## Dataset extract
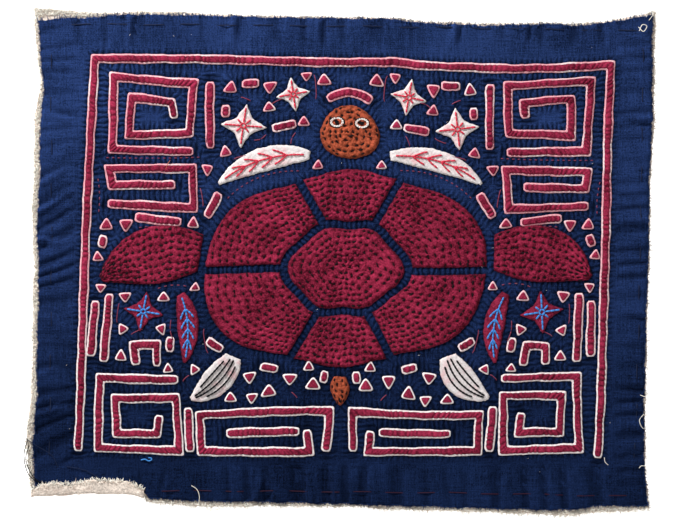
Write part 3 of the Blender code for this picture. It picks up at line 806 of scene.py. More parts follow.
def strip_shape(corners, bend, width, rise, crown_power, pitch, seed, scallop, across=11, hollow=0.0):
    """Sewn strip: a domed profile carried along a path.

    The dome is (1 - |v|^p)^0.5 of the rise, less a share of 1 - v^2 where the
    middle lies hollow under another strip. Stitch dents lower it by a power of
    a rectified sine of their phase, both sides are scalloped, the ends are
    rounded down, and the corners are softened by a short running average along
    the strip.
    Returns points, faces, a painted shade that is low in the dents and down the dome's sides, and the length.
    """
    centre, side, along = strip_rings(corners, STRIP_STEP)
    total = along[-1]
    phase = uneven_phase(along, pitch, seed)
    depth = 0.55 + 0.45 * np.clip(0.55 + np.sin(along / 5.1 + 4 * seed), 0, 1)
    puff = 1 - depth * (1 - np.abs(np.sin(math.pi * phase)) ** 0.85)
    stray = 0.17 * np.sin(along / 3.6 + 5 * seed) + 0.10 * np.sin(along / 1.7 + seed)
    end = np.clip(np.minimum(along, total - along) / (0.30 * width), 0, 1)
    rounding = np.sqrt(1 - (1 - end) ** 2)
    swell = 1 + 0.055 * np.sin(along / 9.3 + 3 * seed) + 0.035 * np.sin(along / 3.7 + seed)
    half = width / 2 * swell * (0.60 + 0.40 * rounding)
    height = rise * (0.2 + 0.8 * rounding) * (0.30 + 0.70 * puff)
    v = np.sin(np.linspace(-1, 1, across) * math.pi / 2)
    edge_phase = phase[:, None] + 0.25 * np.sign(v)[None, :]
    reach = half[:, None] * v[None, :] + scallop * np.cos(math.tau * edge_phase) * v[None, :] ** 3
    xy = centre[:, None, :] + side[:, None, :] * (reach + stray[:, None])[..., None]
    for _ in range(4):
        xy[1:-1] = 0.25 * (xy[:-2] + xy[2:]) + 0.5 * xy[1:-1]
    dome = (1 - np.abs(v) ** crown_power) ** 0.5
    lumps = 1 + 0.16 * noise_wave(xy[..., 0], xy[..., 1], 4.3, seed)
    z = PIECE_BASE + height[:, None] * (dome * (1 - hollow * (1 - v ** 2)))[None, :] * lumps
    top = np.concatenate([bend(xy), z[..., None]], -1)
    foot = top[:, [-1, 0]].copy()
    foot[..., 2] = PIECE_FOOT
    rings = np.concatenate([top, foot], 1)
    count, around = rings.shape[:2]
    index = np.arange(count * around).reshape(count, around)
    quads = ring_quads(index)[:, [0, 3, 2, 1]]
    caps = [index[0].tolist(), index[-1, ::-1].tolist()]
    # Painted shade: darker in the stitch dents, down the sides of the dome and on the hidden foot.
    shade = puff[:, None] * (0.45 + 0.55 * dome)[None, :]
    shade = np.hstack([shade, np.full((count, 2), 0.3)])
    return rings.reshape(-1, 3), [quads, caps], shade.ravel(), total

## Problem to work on
Write out all the lines again, exactly as they are.

## Answer below
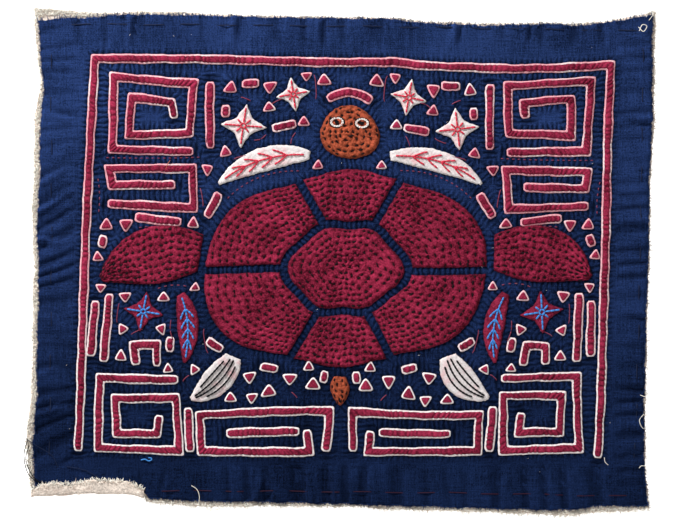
Write part 3 of the Blender code for this picture. It picks up at line 806 of scene.py. More parts follow.
def strip_shape(corners, bend, width, rise, crown_power, pitch, seed, scallop, across=11, hollow=0.0):
    """Sewn strip: a domed profile carried along a path.

    The dome is (1 - |v|^p)^0.5 of the rise, less a share of 1 - v^2 where the
    middle lies hollow under another strip. Stitch dents lower it by a power of
    a rectified sine of their phase, both sides are scalloped, the ends are
    rounded down, and the corners are softened by a short running average along
    the strip.
    Returns points, faces, a painted shade that is low in the dents and down the dome's sides, and the length.
    """
    centre, side, along = strip_rings(corners, STRIP_STEP)
    total = along[-1]
    phase = uneven_phase(along, pitch, seed)
    depth = 0.55 + 0.45 * np.clip(0.55 + np.sin(along / 5.1 + 4 * seed), 0, 1)
    puff = 1 - depth * (1 - np.abs(np.sin(math.pi * phase)) ** 0.85)
    stray = 0.17 * np.sin(along / 3.6 + 5 * seed) + 0.10 * np.sin(along / 1.7 + seed)
    end = np.clip(np.minimum(along, total - along) / (0.30 * width), 0, 1)
    rounding = np.sqrt(1 - (1 - end) ** 2)
    swell = 1 + 0.055 * np.sin(along / 9.3 + 3 * seed) + 0.035 * np.sin(along / 3.7 + seed)
    half = width / 2 * swell * (0.60 + 0.40 * rounding)
    height = rise * (0.2 + 0.8 * rounding) * (0.30 + 0.70 * puff)
    v = np.sin(np.linspace(-1, 1, across) * math.pi / 2)
    edge_phase = phase[:, None] + 0.25 * np.sign(v)[None, :]
    reach = half[:, None] * v[None, :] + scallop * np.cos(math.tau * edge_phase) * v[None, :] ** 3
    xy = centre[:, None, :] + side[:, None, :] * (reach + stray[:, None])[..., None]
    for _ in range(4):
        xy[1:-1] = 0.25 * (xy[:-2] + xy[2:]) + 0.5 * xy[1:-1]
    dome = (1 - np.abs(v) ** crown_power) ** 0.5
    lumps = 1 + 0.16 * noise_wave(xy[..., 0], xy[..., 1], 4.3, seed)
    z = PIECE_BASE + height[:, None] * (dome * (1 - hollow * (1 - v ** 2)))[None, :] * lumps
    top = np.concatenate([bend(xy), z[..., None]], -1)
    foot = top[:, [-1, 0]].copy()
    foot[..., 2] = PIECE_FOOT
    rings = np.concatenate([top, foot], 1)
    count, around = rings.shape[:2]
    index = np.arange(count * around).reshape(count, around)
    quads = ring_quads(index)[:, [0, 3, 2, 1]]
    caps = [index[0].tolist(), index[-1, ::-1].tolist()]
    # Painted shade: darker in the stitch dents, down the sides of the dome and on the hidden foot.
    shade = puff[:, None] * (0.45 + 0.55 * dome)[None, :]
    shade = np.hstack([shade, np.full((count, 2), 0.3)])
    return rings.reshape(-1, 3), [quads, caps], shade.ravel(), total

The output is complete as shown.